There are areas that would have to be figured out, maybe heuristically

0.1b0 with default fpprec is ((BIGFLOAT SIMP 56) 57646075230342349 -3)
My proposal would change that to either ((BIGFLOAT SIMP 56 1/10)
57646075230342349 -3)
or maybe ((rat simp ((BIGFLOAT SIMP 56) 57646075230342349 -3) )  1 10)

if you added two of these together, it could be done as exact rationals or
as bigfloats.

>
> And what is the "appropriate type"?  The value of fpprec at
> the time of conversion?

If one of these is added to a double, then double would be the type.
If one is added to a rational, then rational would be the type.

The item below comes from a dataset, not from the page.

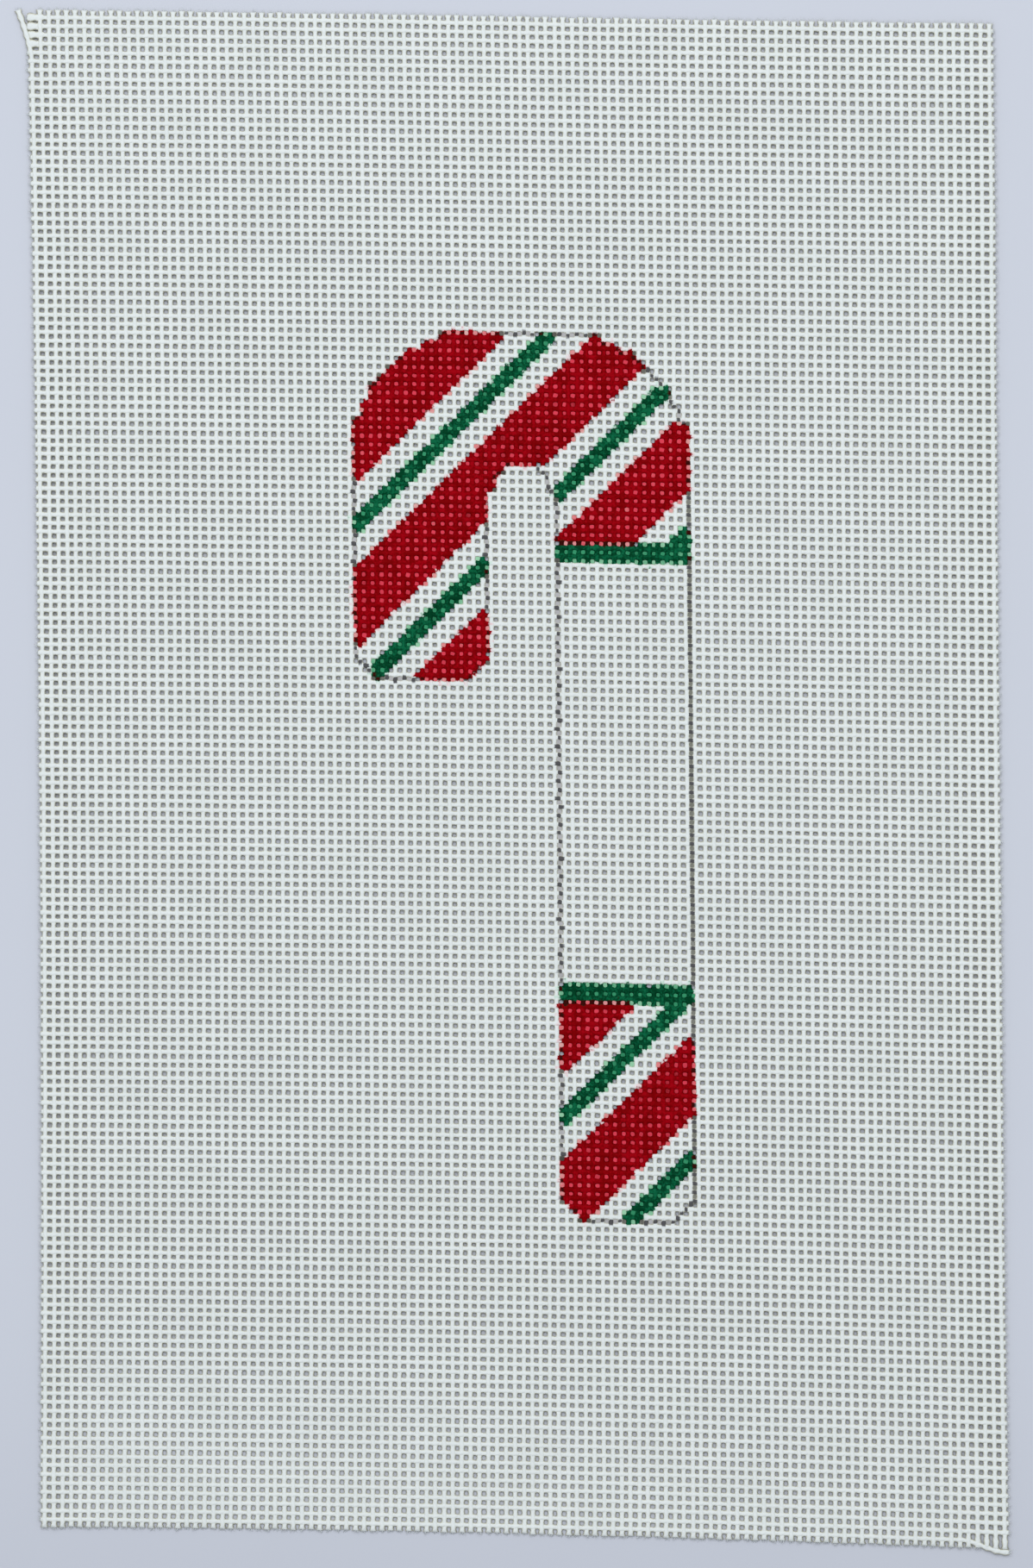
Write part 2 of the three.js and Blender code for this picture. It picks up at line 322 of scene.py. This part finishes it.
def thread_faces(threads, rings):
    """Quads round every thread, then a cap at each of its ends."""
    at = np.arange(threads * rings * SIDES).reshape(threads, rings, SIDES)
    here, onward = at[:, :-1], at[:, 1:]
    quads = np.stack([here, np.roll(here, -1, 2), np.roll(onward, -1, 2), onward], 3)
    starts, ends = at[:, 0, ::-1], at[:, -1]
    return [quads.reshape(-1, 4), starts.reshape(-1, SIDES), ends.reshape(-1, SIDES)]


def thread_uv(threads, rings):
    """Each thread is a row of the map: U runs along it and V round it. The caps sit beyond its ends."""
    inset = 0.01
    u = inset + (1 - 2 * inset) * np.arange(rings) / (rings - 1)
    thread = np.arange(threads)[:, None, None]
    side = np.arange(SIDES)[None, None, :]
    low = (thread + side / SIDES) / threads + 0 * u[None, :-1, None]
    high = (thread + (side + 1) / SIDES) / threads + 0 * u[None, :-1, None]
    start = u[None, :-1, None] + 0 * low
    end = u[None, 1:, None] + 0 * low
    quads = np.stack([start, low, start, high, end, high, end, low], 3).reshape(-1, 2)
    angle = 2 * math.pi * np.arange(SIDES) / SIDES
    caps = []
    for middle, turn in ((inset / 2, -1), (1 - inset / 2, 1)):
        cap_u = middle + 0.4 * inset * np.cos(turn * angle)[None, :] + 0 * thread[:, :, 0]
        cap_v = (thread[:, :, 0] + 0.5 + 0.4 * np.sin(turn * angle)[None, :]) / threads
        caps.append(np.stack([cap_u, cap_v], 2).reshape(-1, 2))
    return np.concatenate([quads, *caps])


def stub_ends(count, is_warp):
    """How far each thread runs on at its two ends, in pitches."""
    length = WARP_STUB if is_warp else WEFT_STUB
    return length * (1 + STUB_UNEVEN * RANDOM.uniform(-1, 1, (count, 2)))


def thread_section():
    """Points round a thread, as shares of half its width and height, and how much paint each holds."""
    angle = 2 * math.pi * np.arange(SIDES) / SIDES
    across, up = np.cos(angle), np.sin(angle) / math.sin(math.pi / 3)
    held = np.where(up < -0.5, UNDERSIDE_HOLDS, 1.0)
    return across, up, held


def build_threads(is_warp):
    """Every thread of one kind: the points of its rings, the coat on them, and the middles of its rings."""
    count, crossings = (WARPS, WEFTS) if is_warp else (WEFTS, WARPS)
    places = ring_places(crossings, stub_ends(count, is_warp))
    rings = places.shape[1]
    number = np.arange(count)[:, None] + 0 * places
    wander = THREAD_WANDER * RANDOM.normal(size=(count, 1)) + LENGTH_WANDER * slow_noise(count, rings, 14)
    wander += loosen(places, is_warp)
    column, row = (number + wander, places) if is_warp else (places, number + wander)
    x, y = place(column, row)
    swing = np.cos(math.pi * (number + places)) * (1 if is_warp else -1)
    z = MID_HEIGHT + WAVE * swing + lift(column, row)
    centres = np.stack([x, y, z], 2)
    across, up = sides_of(centres)
    crown = np.abs(swing)
    uneven = 1 + 0.05 * slow_noise(count, rings, 9) + 0.03 * RANDOM.normal(size=(count, rings))
    width = THREAD_WIDTH * (1 + (CROWN_SPREAD - 1) * (2 * crown - 1)) * uneven
    height = THREAD_HEIGHT * (1 + (CROWN_HEIGHT - 1) * (2 * crown - 1)) * np.sqrt(uneven)
    for end in (0, -1):
        width[:, end] *= END_SPLAY if is_warp else 1.0
        height[:, end] *= TIP_HEIGHT
    share_across, share_up, held = thread_section()
    share_down = np.clip(0.55 - share_up / 2, 0, 1)
    coat = coat_on_threads(is_warp, rings, swing, held, share_across, share_down)
    width *= 1 + PAINT_SWELL * np.minimum(coat[..., :2].max(2).sum(2), 1)
    if is_warp:
        width *= 1 + 0.06 * smooth(np.clip((places - 0.86 * WEFTS) / (0.1 * WEFTS), 0, 1))
    else:
        splayed = (places < 1.2) & (number < LOOSE_CROSSINGS - 1)
        width[splayed] *= 1.5
        height[splayed] *= 0.75
    points = (centres[:, :, None, :]
              + across[:, :, None, :] * (width[:, :, None] * share_across / 2)[..., None]
              + up[:, :, None, :] * (height[:, :, None] * share_up / 2)[..., None])
    points[..., 2] = np.maximum(points[..., 2], TABLE_CLEARANCE)
    return points, coat, centres


def along_threads(chart, is_warp, rings, at_edge):
    """A chart of crossings, as values at the rings of every thread. at_edge is the value between in and out.

    A little paint has also run onto some of the bare crossings beside it.
    """
    inside = chart if is_warp else chart.T
    beside = np.zeros(inside.shape, bool)
    for shift, axis in ((1, 0), (-1, 0), (1, 1), (-1, 1)):
        beside |= np.roll(inside, shift, axis)
    run = np.clip(RANDOM.normal(RUN_MIDDLE, RUN_SPREAD, inside.shape), 0, RUN_MOST)
    out = np.zeros((inside.shape[0], rings))
    out[:, 2:-2:2] = np.where(inside, 1.0, np.where(beside, run, 0.0))
    both = inside[:, :-1].astype(int) + inside[:, 1:]
    ragged = np.clip(at_edge + 0.09 * RANDOM.normal(size=both.shape), 0.3, 0.9)
    out[:, 3:-3:2] = np.where(both == 1, ragged, both / 2)
    return out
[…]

> That is the current semantics for
> converting exact numbers to bfloats.

>
> Perhaps the proposal is that bfloat constants be represented
> as decimal floating-point?  That certainly has advantages
> supports base-10 internally in some cases at least.

Bfloat can do base-10 by setting one flag. It uses this to do binary to
decimal
conversion.
>
> As for the specific examples of sum, I wonder if they would
> come out differently if we fixed the known bugs in bfloat?
> There are documented cases where bfloat does not round correctly.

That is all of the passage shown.